» **Objective**
Repeat everything from the line holding "Reconstruct the object" to the line holding "const jointGap = 0.3;", inclusive, exactly. Leave out the rest.

» **Extracted information**
— begin —

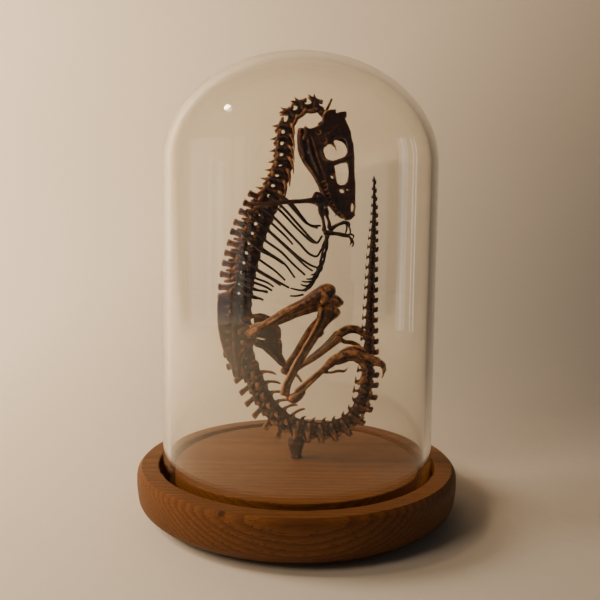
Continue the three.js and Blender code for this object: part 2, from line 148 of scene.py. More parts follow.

— end —
— begin —

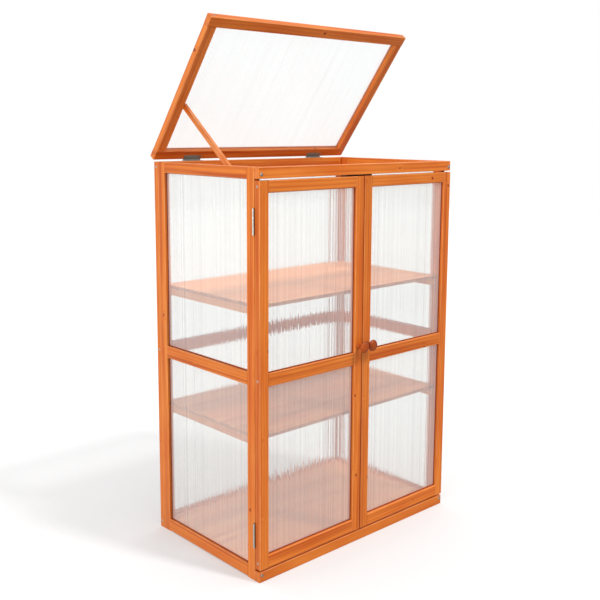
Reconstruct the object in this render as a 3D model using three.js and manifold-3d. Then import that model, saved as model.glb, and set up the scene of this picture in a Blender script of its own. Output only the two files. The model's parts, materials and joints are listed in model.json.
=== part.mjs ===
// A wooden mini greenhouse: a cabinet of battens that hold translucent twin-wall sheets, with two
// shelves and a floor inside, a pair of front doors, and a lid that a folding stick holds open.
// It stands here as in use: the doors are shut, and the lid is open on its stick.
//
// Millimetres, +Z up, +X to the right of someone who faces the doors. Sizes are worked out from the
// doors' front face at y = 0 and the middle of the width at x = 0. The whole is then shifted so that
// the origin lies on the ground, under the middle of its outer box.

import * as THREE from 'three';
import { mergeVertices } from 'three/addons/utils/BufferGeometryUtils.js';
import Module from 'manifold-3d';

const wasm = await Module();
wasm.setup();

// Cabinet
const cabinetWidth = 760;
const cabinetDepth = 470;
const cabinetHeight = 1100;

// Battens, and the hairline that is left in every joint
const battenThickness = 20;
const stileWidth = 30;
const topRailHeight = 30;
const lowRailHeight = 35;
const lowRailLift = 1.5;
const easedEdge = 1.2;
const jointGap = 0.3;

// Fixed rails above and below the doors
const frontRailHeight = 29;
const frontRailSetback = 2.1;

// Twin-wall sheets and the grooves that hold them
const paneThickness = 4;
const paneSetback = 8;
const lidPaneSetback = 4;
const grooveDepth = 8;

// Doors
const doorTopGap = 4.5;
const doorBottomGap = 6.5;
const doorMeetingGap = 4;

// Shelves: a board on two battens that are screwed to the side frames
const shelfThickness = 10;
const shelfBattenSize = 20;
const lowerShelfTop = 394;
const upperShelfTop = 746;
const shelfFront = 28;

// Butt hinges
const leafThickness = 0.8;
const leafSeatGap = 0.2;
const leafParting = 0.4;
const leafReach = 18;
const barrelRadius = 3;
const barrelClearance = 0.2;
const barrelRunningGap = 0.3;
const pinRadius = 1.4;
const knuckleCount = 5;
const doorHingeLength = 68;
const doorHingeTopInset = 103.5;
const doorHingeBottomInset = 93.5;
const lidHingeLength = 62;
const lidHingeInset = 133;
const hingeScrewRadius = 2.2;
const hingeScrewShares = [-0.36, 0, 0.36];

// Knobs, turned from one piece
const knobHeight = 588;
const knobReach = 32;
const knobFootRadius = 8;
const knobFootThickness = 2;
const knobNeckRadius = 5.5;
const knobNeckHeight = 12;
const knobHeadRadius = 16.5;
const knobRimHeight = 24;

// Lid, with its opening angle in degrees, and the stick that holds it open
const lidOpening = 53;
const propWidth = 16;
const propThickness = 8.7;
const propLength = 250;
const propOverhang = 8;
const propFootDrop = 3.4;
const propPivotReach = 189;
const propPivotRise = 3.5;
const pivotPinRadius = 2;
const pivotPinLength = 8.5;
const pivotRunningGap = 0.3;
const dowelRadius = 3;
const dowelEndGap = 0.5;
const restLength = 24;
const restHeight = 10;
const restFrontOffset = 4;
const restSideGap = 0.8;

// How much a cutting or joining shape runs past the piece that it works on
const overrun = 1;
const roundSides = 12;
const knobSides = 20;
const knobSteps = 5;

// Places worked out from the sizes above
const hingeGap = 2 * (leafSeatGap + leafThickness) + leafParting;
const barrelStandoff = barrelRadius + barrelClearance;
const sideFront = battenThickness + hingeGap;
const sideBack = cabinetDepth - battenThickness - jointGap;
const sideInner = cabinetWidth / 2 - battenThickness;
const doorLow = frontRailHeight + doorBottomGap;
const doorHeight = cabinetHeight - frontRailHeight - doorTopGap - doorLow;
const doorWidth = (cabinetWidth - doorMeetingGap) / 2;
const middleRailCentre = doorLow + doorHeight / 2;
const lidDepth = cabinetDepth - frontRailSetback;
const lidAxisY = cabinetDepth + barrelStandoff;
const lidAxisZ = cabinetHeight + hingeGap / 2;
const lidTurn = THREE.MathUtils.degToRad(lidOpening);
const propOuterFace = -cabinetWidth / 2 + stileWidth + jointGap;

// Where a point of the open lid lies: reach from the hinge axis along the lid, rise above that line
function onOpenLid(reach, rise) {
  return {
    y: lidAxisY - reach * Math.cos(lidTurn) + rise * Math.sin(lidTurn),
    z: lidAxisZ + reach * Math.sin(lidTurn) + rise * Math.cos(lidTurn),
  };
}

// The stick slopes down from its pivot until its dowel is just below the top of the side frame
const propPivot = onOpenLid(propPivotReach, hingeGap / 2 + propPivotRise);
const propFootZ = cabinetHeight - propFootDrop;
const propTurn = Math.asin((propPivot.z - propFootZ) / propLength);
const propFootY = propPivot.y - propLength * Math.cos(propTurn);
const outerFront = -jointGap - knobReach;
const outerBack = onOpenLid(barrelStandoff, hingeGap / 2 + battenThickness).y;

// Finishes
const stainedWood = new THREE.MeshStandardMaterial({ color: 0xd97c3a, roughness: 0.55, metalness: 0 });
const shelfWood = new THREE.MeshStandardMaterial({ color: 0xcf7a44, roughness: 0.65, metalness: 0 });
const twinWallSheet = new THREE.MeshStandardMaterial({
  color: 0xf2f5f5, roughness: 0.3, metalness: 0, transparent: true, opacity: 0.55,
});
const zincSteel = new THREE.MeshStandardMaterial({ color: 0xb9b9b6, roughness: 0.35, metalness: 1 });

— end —

» **Solved problem**
Reconstruct the object in this render as a 3D model using three.js and manifold-3d. Then import that model, saved as model.glb, and set up the scene of this picture in a Blender script of its own. Output only the two files. The model's parts, materials and joints are listed in model.json.
=== part.mjs ===
// A wooden mini greenhouse: a cabinet of battens that hold translucent twin-wall sheets, with two
// shelves and a floor inside, a pair of front doors, and a lid that a folding stick holds open.
// It stands here as in use: the doors are shut, and the lid is open on its stick.
//
// Millimetres, +Z up, +X to the right of someone who faces the doors. Sizes are worked out from the
// doors' front face at y = 0 and the middle of the width at x = 0. The whole is then shifted so that
// the origin lies on the ground, under the middle of its outer box.

import * as THREE from 'three';
import { mergeVertices } from 'three/addons/utils/BufferGeometryUtils.js';
import Module from 'manifold-3d';

const wasm = await Module();
wasm.setup();

// Cabinet
const cabinetWidth = 760;
const cabinetDepth = 470;
const cabinetHeight = 1100;

// Battens, and the hairline that is left in every joint
const battenThickness = 20;
const stileWidth = 30;
const topRailHeight = 30;
const lowRailHeight = 35;
const lowRailLift = 1.5;
const easedEdge = 1.2;
const jointGap = 0.3;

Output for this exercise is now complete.